All the data should come back exactly as it was given.
----- EXTRACTED DATA
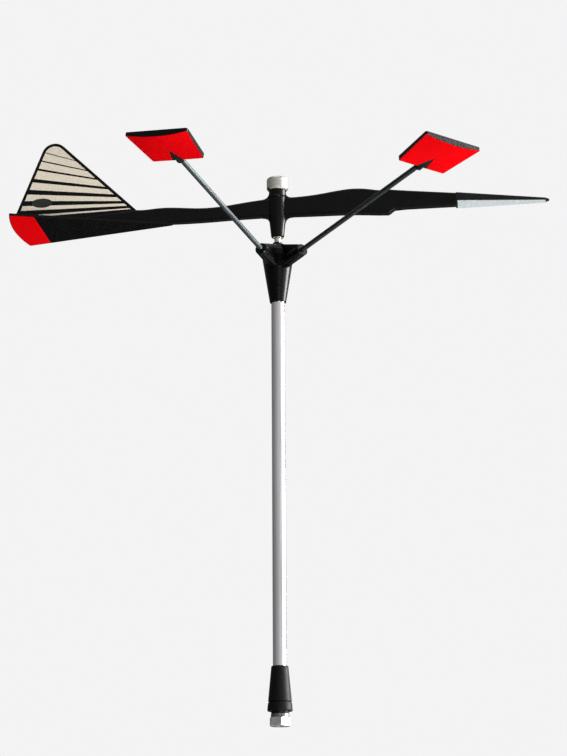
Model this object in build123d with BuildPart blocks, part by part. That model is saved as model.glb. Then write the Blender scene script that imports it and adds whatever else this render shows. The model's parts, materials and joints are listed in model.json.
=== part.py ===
from build123d import *
from math import cos, radians, sin
import os

# Masthead wind indicator: a balanced wind vane that spins on a needle spindle above two
# fixed reference arms, all on a tube mast with a screwed base.
#
# Frame: +Z up the mast, origin at the centre of the base fitting's bottom face, +X towards
# the bow. The two reference arms point aft, one each side of the XZ plane. The vane rests
# at VANE_HEADING. Lengths are millimetres and angles are degrees.

os.makedirs("parts", exist_ok=True)

# ------------------------------------------------------------------ driving dimensions
VANE_HEADING = -102.0  # bearing of the vane's nose at rest, from +X about +Z
FIT = 0.05  # radial running clearance
FOIL = 0.2  # thickness of the self-adhesive reflective foils

# base: a hex fitting, a spring washer, a two-part plastic foot and its brass insert
HEX_FLATS = 13.0
HEX_HEIGHT = 6.2
HEX_TURN = 1.0  # turn of the hexagon about the mast
WASHER_TOP = 8.2
COLLAR_BOTTOM = 9.9
COLLAR_TOP = 15.7
SLEEVE_TOP = 40.4
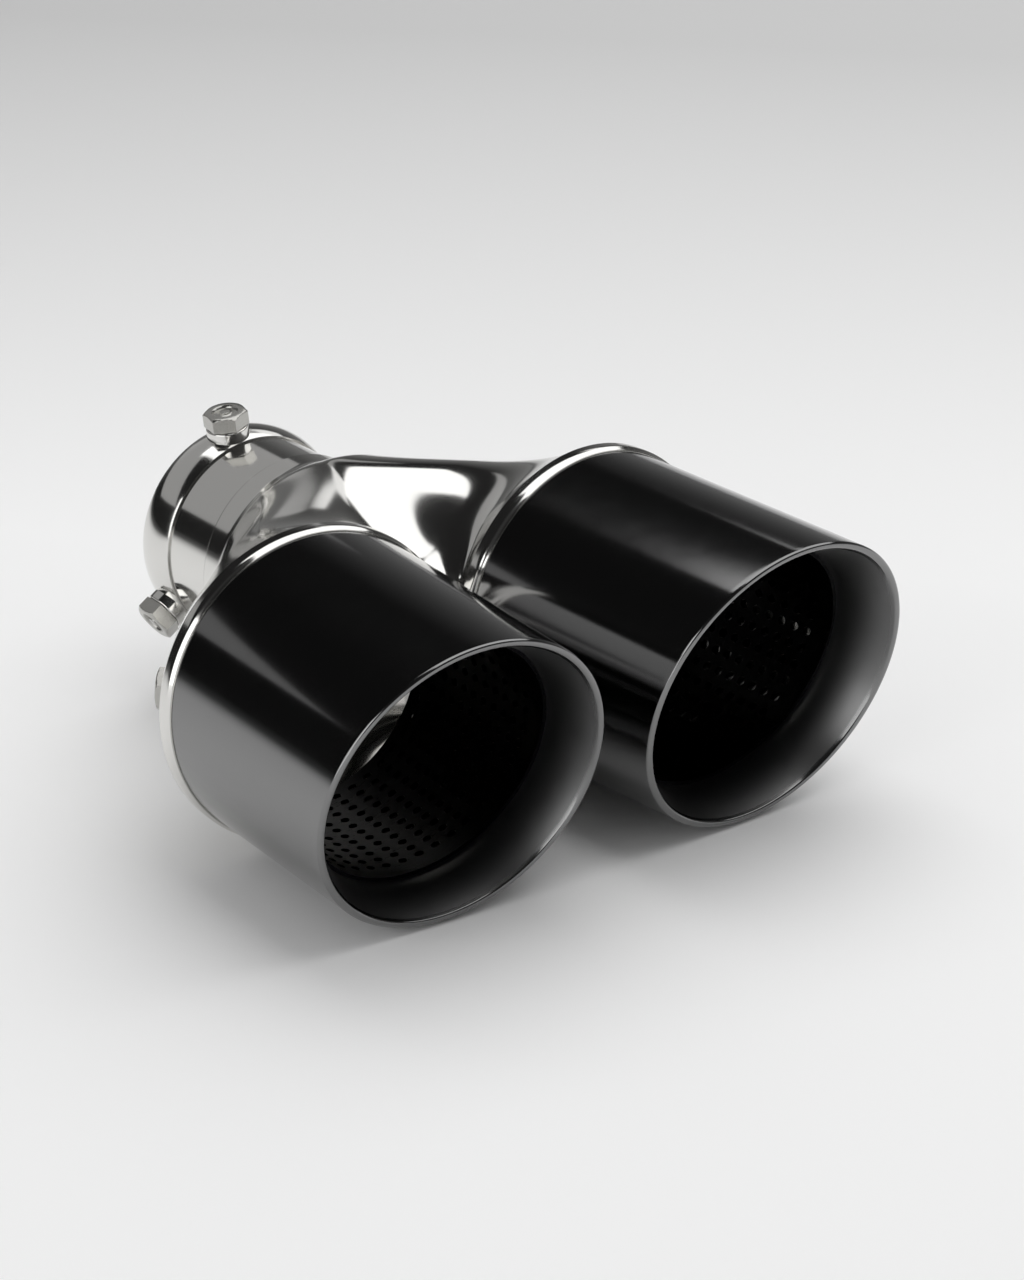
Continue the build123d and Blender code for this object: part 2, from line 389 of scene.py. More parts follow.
def screw_steel():
    """Turned stainless steel: bright, with a softer gloss than the body.

    Its tool marks, really about 0.1 mm apart, are drawn 1.4 mm wide, as finer ones would not show.
    """
    return metal("Turned stainless", colours().screw, (1.43, 3.0, 0.16, 0.3), (1.43, 3.0, 0.12, 0.1))[0]


def weld_steel():
    """Dressed weld: bright steel with the low ripples, 2.5 mm long, that grinding leaves of the bead."""
    return metal("Dressed weld", colours().screw, (2.5, 2.0, 0.12, 0.3), (2.5, 2.0, 0.3, 0.2))[0]


MAKERS = {
    "polished_steel": mirror_steel,
    "black_chrome": black_chrome,
    "inner_steel": shaded_tube_steel,
    "screw_steel": screw_steel,
    "weld_steel": weld_steel,
}


def finish_of(slot):
    """The material of a record slot, made once."""
    known = bpy.context.scene.get("exhaust_" + slot)
    if known and known in bpy.data.materials:
        return bpy.data.materials[known]
    material = MAKERS[slot]()
    bpy.context.scene["exhaust_" + slot] = material.name
    return material


def dress(name, slot):
    """Gives a CAD node that stays the material of its slot."""
    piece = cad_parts[name]
    piece.data.materials.clear()
    piece.data.materials.append(finish_of(slot))


def mark_sharp(mesh, angle=radians(32)):
    """Smooth faces, with sharp edges where two faces meet at more than an angle."""
    shape = bmesh.new()
    shape.from_mesh(mesh)
    for edge in shape.edges:
        edge.smooth = not (len(edge.link_faces) == 2 and edge.calc_face_angle(0) > angle)
    for face in shape.faces:
        face.smooth = True
    shape.to_mesh(mesh)
    shape.free()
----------
• **THE OUTPUT**:
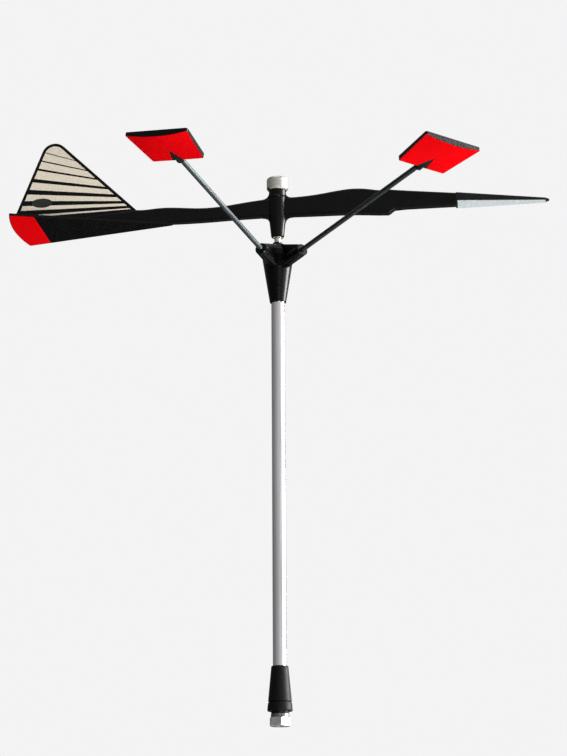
Model this object in build123d with BuildPart blocks, part by part. That model is saved as model.glb. Then write the Blender scene script that imports it and adds whatever else this render shows. The model's parts, materials and joints are listed in model.json.
=== part.py ===
from build123d import *
from math import cos, radians, sin
import os

# Masthead wind indicator: a balanced wind vane that spins on a needle spindle above two
# fixed reference arms, all on a tube mast with a screwed base.
#
# Frame: +Z up the mast, origin at the centre of the base fitting's bottom face, +X towards
# the bow. The two reference arms point aft, one each side of the XZ plane. The vane rests
# at VANE_HEADING. Lengths are millimetres and angles are degrees.

os.makedirs("parts", exist_ok=True)

# ------------------------------------------------------------------ driving dimensions
VANE_HEADING = -102.0  # bearing of the vane's nose at rest, from +X about +Z
FIT = 0.05  # radial running clearance
FOIL = 0.2  # thickness of the self-adhesive reflective foils

# base: a hex fitting, a spring washer, a two-part plastic foot and its brass insert
HEX_FLATS = 13.0
HEX_HEIGHT = 6.2
HEX_TURN = 1.0  # turn of the hexagon about the mast
WASHER_TOP = 8.2
COLLAR_BOTTOM = 9.9
COLLAR_TOP = 15.7
SLEEVE_TOP = 40.4
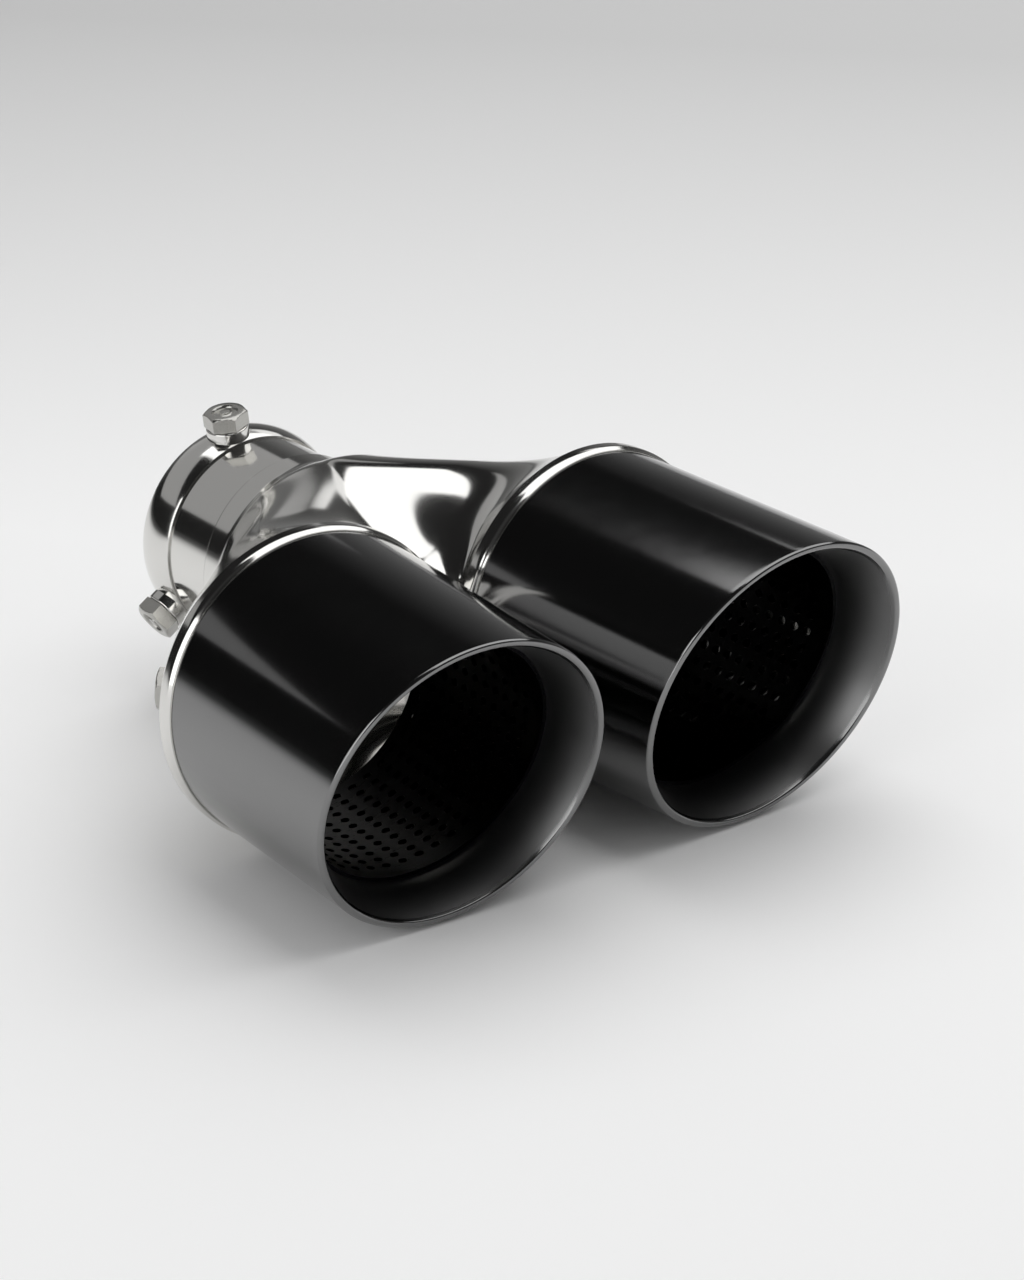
Continue the build123d and Blender code for this object: part 2, from line 389 of scene.py. More parts follow.
def screw_steel():
    """Turned stainless steel: bright, with a softer gloss than the body.

    Its tool marks, really about 0.1 mm apart, are drawn 1.4 mm wide, as finer ones would not show.
    """
    return metal("Turned stainless", colours().screw, (1.43, 3.0, 0.16, 0.3), (1.43, 3.0, 0.12, 0.1))[0]


def weld_steel():
    """Dressed weld: bright steel with the low ripples, 2.5 mm long, that grinding leaves of the bead."""
    return metal("Dressed weld", colours().screw, (2.5, 2.0, 0.12, 0.3), (2.5, 2.0, 0.3, 0.2))[0]


MAKERS = {
    "polished_steel": mirror_steel,
    "black_chrome": black_chrome,
    "inner_steel": shaded_tube_steel,
    "screw_steel": screw_steel,
    "weld_steel": weld_steel,
}


def finish_of(slot):
    """The material of a record slot, made once."""
    known = bpy.context.scene.get("exhaust_" + slot)
    if known and known in bpy.data.materials:
        return bpy.data.materials[known]
    material = MAKERS[slot]()
    bpy.context.scene["exhaust_" + slot] = material.name
    return material


def dress(name, slot):
    """Gives a CAD node that stays the material of its slot."""
    piece = cad_parts[name]
    piece.data.materials.clear()
    piece.data.materials.append(finish_of(slot))


def mark_sharp(mesh, angle=radians(32)):
    """Smooth faces, with sharp edges where two faces meet at more than an angle."""
    shape = bmesh.new()
    shape.from_mesh(mesh)
    for edge in shape.edges:
        edge.smooth = not (len(edge.link_faces) == 2 and edge.calc_face_angle(0) > angle)
    for face in shape.faces:
        face.smooth = True
    shape.to_mesh(mesh)
    shape.free()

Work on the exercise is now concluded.